While claiming in ads and mailers to also be a reformer, Mr. Wolfson declined a number of invitations from community groups to answer tough questions about his record and the issues. That was unsurprising, given the advantages of incumbency and the fact that digging deeply into our failed justice system would have raised legitimate questions about his claim that he has joined the ranks of prosecutors and others who support meaningful reform.

In his ads, Mr. Wolfson touted his creation of a conviction integrity unit funded by a time-limited grant, along with his support for a scaled-down pilot program created by the Judicial Council that tests a tool to assess pretrial release risks. He also emphasized that he established a third grand jury to prosecute violent criminals and a domestic violence unit to punish abusers.

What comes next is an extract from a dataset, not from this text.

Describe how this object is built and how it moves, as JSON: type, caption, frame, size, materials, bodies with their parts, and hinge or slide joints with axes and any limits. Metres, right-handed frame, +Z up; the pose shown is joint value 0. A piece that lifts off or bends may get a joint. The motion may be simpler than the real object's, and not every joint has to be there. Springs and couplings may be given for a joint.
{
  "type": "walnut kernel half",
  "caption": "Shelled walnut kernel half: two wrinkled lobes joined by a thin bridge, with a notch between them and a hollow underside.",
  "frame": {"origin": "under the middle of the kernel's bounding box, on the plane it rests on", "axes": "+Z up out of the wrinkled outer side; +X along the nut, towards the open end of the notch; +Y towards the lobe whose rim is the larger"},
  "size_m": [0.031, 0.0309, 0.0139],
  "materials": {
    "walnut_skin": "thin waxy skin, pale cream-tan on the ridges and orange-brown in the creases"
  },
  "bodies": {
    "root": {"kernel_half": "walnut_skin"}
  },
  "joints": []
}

Nobody, including determined reformers, would quibble with any of this, even if the integrity unit operates secretly and has overturned only one reported conviction. The problem is the district attorney failed to acknowledge what other chief prosecutors readily concede — that our justice system is dysfunctional and it is necessary to identify, expose and eradicate the race, class and gender biases that are rampant in it, biases that have been documented in our state by a Nevada Supreme Court Commission on the subject.

Mr. Wolfson’s silence on these and a raft of related issues is unfortunate, because various actions on the part of the DA’s office point to resistance to much-needed change in favor of a timeworn, knee-jerk “tough on crime” approach rather than creative, data-driven “smart on crime” approaches.

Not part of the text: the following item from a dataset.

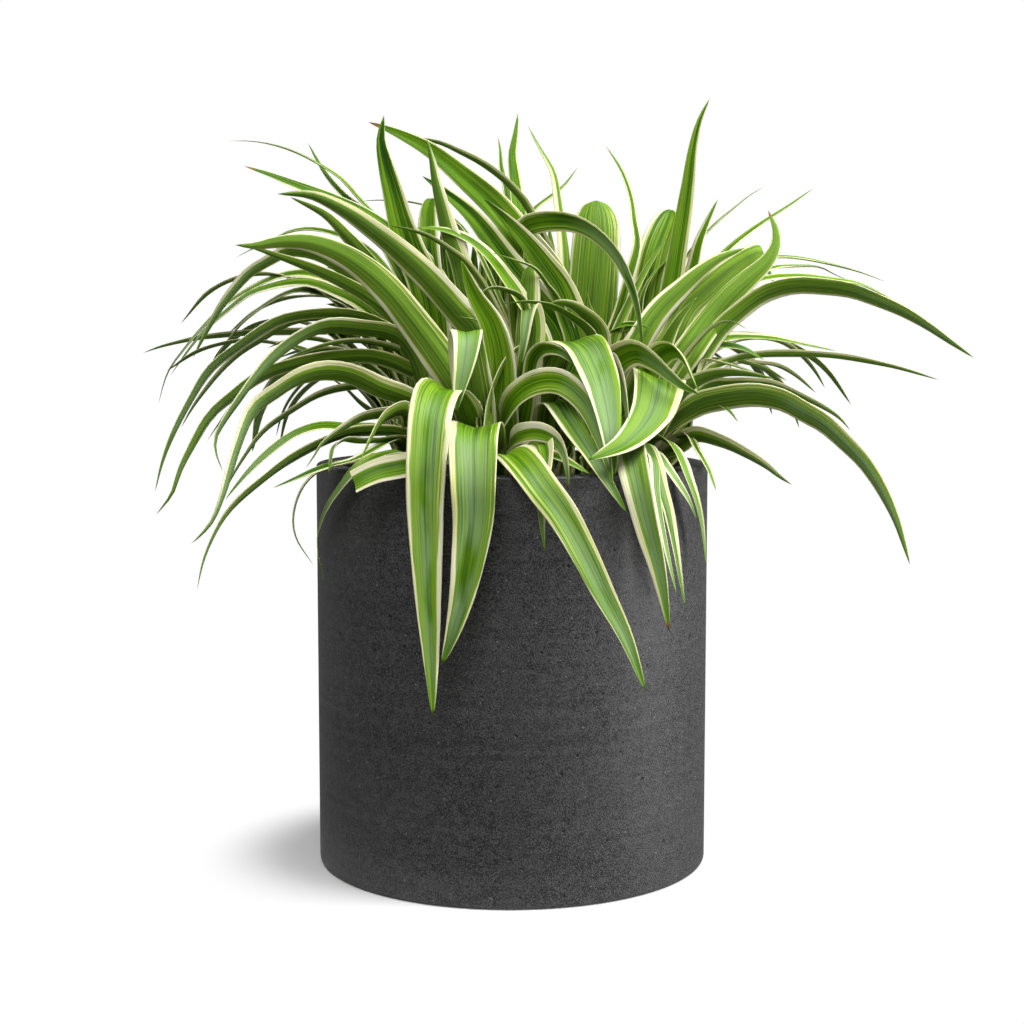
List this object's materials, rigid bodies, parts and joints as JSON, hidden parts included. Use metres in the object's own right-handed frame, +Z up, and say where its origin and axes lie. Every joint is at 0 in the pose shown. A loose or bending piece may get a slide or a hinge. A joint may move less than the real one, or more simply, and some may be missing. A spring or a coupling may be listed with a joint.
{
  "type": "potted spider plant",
  "caption": "variegated spider plant with long arching cream-edged leaves in a dark cylinder planter",
  "frame": {"origin": "centre of the pot's base, on the surface it stands on", "axes": "+Z up along the pot's axis, -Y to the front of the plant, +X to the viewer's right"},
  "size_m": [0.4368, 0.3123, 0.3925],
  "materials": {
    "pot": "matt dark anthracite, fine grain with small pinholes",
    "soil": "crumbly dark potting soil",
    "leaf": "soft-sheened leaf, green with cream margins"
  },
  "bodies": {
    "root": {"pot": "pot", "soil": "soil", "crown_west": "leaf", "crown_front": "leaf", "crown_centre": "leaf", "crown_back_left": "leaf", "crown_back_right": "leaf", "crown_east": "leaf", "crown_front_east": "leaf"}
  },
  "joints": []
}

A partial recounting of the record that signals an unwillingness to jettison practices that ill serve those they adversely affect includes the district attorney’s refusal to systematically vacate minor marijuana convictions; the use of field drug tests that are unreliable as the basis for filing charges and leveraging plea deals; hiding witness payments from defense attorneys; the failure to collect and analyze data on the race and national origin of various stakeholders playing key roles in a process rife with bias; and the refusal to act on the data gathered in the pilot project his ads touted that strongly supports abolishing a bail system which allows wealthy defendants to remain free while the poor who pose no threat must often stay in jail simply because they lack the money to get out.

No one should question Mr. Wolfson’s decency, commitment to service or desire to do what is best for our town. But when he insisted in ads that his office files charges based on “crimes committed,” not the “color of the skin” of the accused, and complains that witnesses were not paid to influence their testimony, the DA missed and obscured the point.

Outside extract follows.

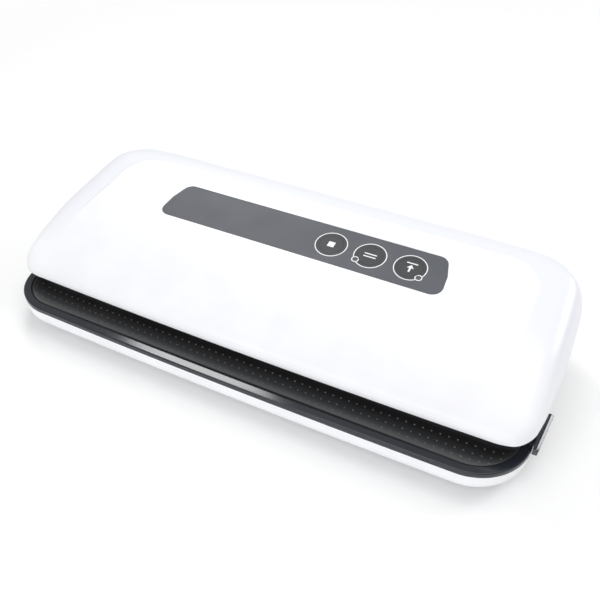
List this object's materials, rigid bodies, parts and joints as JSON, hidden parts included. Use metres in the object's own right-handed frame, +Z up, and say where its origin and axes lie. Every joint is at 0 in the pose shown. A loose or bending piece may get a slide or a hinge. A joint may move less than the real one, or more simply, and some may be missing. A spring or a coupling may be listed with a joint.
{
  "type": "vacuum sealer",
  "caption": "Countertop vacuum sealer: hinged domed lid with control strip, round keys and air pump, on a shallow base with bag tray, vacuum well, heat bar and side release buttons.",
  "frame": {"origin": "bottom centre of the whole object, on the table under the feet", "axes": "+Z up, +X to the user's right, -Y towards the user; lid closed and every button released"},
  "size_m": [0.419, 0.1816, 0.0812],
  "materials": {
    "white_shell": "smooth white with a soft shine",
    "white_bowl": "smooth white",
    "slate_deck": "fine matt dark slate, bright bevel on the rim",
    "slate_grip": "fine matt dark slate",
    "foot_rubber": "matt black",
    "steel_screws": "zinc-plated",
    "bar_black": "black heat-proof resin",
    "ribbon_metal": "flat resistance ribbon",
    "tape_brown": "coated glass cloth",
    "gasket_rubber": "closed foam",
    "board_green": "solder mask",
    "core_steel": "laminated core, varnished",
    "coil_copper": "enamelled copper",
    "switch_black": "moulded",
    "gland_rubber": "matt black",
    "steel_pins": "turned",
    "spring_steel": "drawn wire",
    "liner_grey": "fine matt",
    "hook_plastic": "fine matt",
    "shoe_rubber": "silicone",
    "strip_grey": "fine matt film",
    "key_grey": "fine matt film",
    "lamp_white": "frosted lamp window",
    "motor_steel": "plated can",
    "pump_plastic": "moulded",
    "rotor_steel": "turned",
    "diaphragm_rubber": "moulded",
    "hose_silicone": "milky silicone",
    "port_plastic": "moulded",
    "valve_metal": "solenoid valve can"
  },
  "bodies": {
    "base": {"base_bowl": "white_bowl", "base_deck": "slate_deck", "bag_tray": "slate_deck", "seal_bed": "slate_deck", "base_platform": "slate_deck", "well_tub": "slate_deck", "rubber_feet": "foot_rubber", "base_screws": "steel_screws", "heat_bar": "bar_black", "heating_strip": "ribbon_metal", "ptfe_tape": "tape_brown", "lower_gasket": "gasket_rubber", "power_board": "board_green", "transformer_core": "core_steel", "transformer_coil": "coil_copper", "lid_switches": "switch_black", "cord_gland": "gland_rubber", "hinge_pins": "steel_pins", "release_spring_right": "spring_steel", "release_spring_left": "spring_steel"},
    "lid": {"lid_shell": "white_shell", "lid_liner": "liner_grey", "lid_screws": "steel_screws", "lid_hooks": "hook_plastic", "upper_gasket": "gasket_rubber", "pressure_strip": "shoe_rubber", "control_strip": "strip_grey", "lamp_windows": "lamp_white", "control_board": "board_green", "key_switches": "switch_black", "board_screws": "steel_screws", "pump_motor": "motor_steel", "pump_cradle": "pump_plastic", "pump_case": "pump_plastic", "pump_diaphragm": "diaphragm_rubber", "pump_valve_cap": "pump_plastic", "vacuum_hose": "hose_silicone", "vacuum_port": "port_plastic", "vent_valve": "valve_metal"},
    "key_stop": {"key_stop": "key_grey"},
    "key_seal": {"key_seal": "key_grey"},
    "key_vacuum": {"key_vacuum": "key_grey"},
    "release_right": {"release_button_right": "slate_grip"},
    "release_left": {"release_button_left": "slate_grip"},
    "rotor": {"pump_rotor": "rotor_steel"}
  },
  "joints": [
    {"name": "lid_hinge", "type": "hinge", "parent": "base", "child": "lid", "pos_m": [0, 0.084, 0.033], "axis": [-1, 0, 0], "range_deg": [0, 65]},
    {"name": "key_stop_press", "type": "slide", "parent": "lid", "child": "key_stop", "axis": [0, 0.1685, -0.9857], "range_m": [0, 0.0008], "stiffness_N_per_m": 800, "springref_m": -0.0005},
    {"name": "key_seal_press", "type": "slide", "parent": "lid", "child": "key_seal", "axis": [0, 0.1685, -0.9857], "range_m": [0, 0.0008], "stiffness_N_per_m": 800, "springref_m": -0.0005},
    {"name": "key_vacuum_press", "type": "slide", "parent": "lid", "child": "key_vacuum", "axis": [0, 0.1685, -0.9857], "range_m": [0, 0.0008], "stiffness_N_per_m": 800, "springref_m": -0.0005},
    {"name": "release_right_press", "type": "slide", "parent": "base", "child": "release_right", "axis": [-1, 0, 0], "range_m": [0, 0.003], "stiffness_N_per_m": 1500, "springref_m": -0.002, "deforming": ["release_spring_right"]},
    {"name": "release_left_press", "type": "slide", "parent": "base", "child": "release_left", "axis": [1, 0, 0], "range_m": [0, 0.003], "stiffness_N_per_m": 1500, "springref_m": -0.002, "deforming": ["release_spring_left"]},
    {"name": "pump_spin", "type": "hinge", "parent": "lid", "child": "rotor", "pos_m": [-0.11, 0.05, 0.0543], "axis": [1, 0, 0], "continuous": true, "deforming": ["pump_diaphragm"]}
  ]
}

This is a pivotal moment when an increasing number of prosecutors are rejecting the failed mass incarceration model that measures “success” in terms of convictions. They are grappling with the scourge of implicit bias and are intensifying their efforts to right the wrongs visited most often on the mentally ill, the poor and people of color. Clark County residents deserve strong leadership on such matters that implicate core constitutional principles, our pocketbooks and our overall quality of life.

Now that Mr. Wolfson has been re-elected by touting his standing as a reformer, he should make abundantly clear his precise intentions regarding change. Without clarity about what the district attorney stands for and whether he will join fellow prosecutors who embrace real reform, we should expect more of the same from his office rather than a bold vision of transformation. And absent action commensurate with that kind of inspired and exacting vision, we will continue to be saddled with a flawed criminal justice system that fails us practically and offends our constitutional values unless enough of us demand a better way forward.

Franny Forsman is a former federal public defender and former president of the Nevada Bar Association. Gary Peck is a longtime local civil rights advocate and former member of the Nevada Supreme Court Commission on Race, Class and Gender Bias in the Justice System. Both writers served on the Nevada Supreme Court Indigent Defense Commission.